Learning new material can be challenging, so we've compiled a few study strategies to help you succeed:
- Take notes on the various terms, practices, and theories that you come across. This can help you put each concept into context, and will create a refresher that you can use as you study later on.
- As you work through the materials, take some time to test yourself on what you remember and how well you understand the concepts. Reflecting on what you've learned is important for your long-term memory, and will make you more likely to retain information over time.
- Although you may work through this course completely independently, you may find it helpful to connect with other Saylor students through the discussion forums. You may access the discussion forums at https://discourse.saylor.org.
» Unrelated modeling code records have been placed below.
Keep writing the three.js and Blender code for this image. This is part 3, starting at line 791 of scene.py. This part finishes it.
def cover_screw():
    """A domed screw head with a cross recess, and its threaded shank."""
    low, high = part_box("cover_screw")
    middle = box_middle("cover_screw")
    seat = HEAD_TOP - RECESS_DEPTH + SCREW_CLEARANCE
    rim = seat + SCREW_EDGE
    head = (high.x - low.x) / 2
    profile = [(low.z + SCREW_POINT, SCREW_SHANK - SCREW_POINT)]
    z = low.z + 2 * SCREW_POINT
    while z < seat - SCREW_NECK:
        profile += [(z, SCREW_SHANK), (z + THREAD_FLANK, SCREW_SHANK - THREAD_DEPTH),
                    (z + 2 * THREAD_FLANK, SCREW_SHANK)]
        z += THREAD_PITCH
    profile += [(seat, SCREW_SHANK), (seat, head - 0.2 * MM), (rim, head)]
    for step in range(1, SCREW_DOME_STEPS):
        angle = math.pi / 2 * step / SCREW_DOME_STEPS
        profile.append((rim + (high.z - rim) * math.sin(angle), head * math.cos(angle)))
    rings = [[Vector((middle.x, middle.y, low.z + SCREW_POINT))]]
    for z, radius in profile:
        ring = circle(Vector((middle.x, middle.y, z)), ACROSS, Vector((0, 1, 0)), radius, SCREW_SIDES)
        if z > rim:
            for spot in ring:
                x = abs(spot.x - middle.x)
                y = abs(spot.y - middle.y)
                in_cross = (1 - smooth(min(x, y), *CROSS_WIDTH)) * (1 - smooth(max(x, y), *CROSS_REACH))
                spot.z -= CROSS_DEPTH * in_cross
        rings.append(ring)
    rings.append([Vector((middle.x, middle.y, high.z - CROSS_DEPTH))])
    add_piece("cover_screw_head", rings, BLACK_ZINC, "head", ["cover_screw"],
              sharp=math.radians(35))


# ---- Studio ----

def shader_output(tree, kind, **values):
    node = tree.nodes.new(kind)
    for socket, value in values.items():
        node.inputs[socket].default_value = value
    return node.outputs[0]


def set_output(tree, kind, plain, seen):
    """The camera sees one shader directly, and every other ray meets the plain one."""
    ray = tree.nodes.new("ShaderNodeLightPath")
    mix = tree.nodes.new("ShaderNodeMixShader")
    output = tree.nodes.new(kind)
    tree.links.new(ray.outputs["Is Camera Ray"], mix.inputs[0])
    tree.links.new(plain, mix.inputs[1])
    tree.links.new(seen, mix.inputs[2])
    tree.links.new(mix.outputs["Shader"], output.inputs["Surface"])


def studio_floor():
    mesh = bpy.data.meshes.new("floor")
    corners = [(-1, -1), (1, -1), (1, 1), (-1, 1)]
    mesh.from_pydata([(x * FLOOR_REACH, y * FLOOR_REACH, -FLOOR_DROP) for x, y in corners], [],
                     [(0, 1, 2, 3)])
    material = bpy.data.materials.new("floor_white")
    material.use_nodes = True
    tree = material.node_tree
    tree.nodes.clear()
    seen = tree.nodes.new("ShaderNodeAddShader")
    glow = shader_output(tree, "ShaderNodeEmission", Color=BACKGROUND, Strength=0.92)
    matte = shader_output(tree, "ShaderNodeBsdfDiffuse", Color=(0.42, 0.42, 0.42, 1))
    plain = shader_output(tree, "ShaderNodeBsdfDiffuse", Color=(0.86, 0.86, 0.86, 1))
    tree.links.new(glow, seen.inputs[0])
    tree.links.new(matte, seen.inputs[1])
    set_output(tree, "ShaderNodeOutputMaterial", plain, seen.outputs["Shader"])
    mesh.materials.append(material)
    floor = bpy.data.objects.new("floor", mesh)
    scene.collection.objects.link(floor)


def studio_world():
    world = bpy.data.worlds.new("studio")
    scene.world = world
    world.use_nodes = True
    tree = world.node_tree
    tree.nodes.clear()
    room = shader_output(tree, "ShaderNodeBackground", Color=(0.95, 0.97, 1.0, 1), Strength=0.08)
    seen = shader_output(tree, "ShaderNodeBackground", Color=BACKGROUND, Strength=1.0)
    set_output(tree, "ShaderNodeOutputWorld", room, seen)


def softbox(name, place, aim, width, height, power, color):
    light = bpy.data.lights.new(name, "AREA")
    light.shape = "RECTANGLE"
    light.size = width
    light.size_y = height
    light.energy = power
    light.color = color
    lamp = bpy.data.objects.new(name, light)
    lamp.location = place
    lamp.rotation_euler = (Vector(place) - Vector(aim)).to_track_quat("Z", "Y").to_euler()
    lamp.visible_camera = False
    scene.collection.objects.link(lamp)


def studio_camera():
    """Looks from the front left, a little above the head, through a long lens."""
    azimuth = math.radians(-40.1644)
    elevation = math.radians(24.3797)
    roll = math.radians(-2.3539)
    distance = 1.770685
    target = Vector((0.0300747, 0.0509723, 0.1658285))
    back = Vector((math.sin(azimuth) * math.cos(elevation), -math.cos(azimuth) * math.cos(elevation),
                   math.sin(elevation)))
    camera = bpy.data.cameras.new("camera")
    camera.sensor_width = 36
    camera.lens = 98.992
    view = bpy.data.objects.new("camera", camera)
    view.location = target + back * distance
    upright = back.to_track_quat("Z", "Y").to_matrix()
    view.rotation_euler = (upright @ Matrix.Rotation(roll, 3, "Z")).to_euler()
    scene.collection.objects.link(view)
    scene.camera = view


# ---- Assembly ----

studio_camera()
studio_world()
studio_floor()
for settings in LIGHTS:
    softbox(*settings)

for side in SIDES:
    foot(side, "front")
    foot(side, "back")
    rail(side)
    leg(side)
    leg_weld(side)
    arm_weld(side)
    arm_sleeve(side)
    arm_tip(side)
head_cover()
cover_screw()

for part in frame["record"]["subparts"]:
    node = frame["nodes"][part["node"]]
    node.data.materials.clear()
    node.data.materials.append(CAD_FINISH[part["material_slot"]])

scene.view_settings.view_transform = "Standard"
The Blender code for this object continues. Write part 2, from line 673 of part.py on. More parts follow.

This course is delivered entirely online. You will be required to have access to a computer or web-capable mobile device and have consistent access to the internet to either view or download the necessary course resources and to attempt any auto-graded course assessments and the final exam.
- To access the full course including assessments and the final exam, you will need to be logged into your Saylor Academy account and enrolled in the course. If you do not already have an account, you may create one for free here. Although you can access some of the course without logging in to your account, you should log in to maximize your course experience. For example, you cannot take assessments or track your progress unless you are logged in.
For additional guidance, check out Saylor Academy's FAQ.
This course is entirely free to enroll in and to access. Everything linked in the course, including textbooks, videos, webpages, and activities, is available for no charge. This course also contains a free final exam and course completion certificate.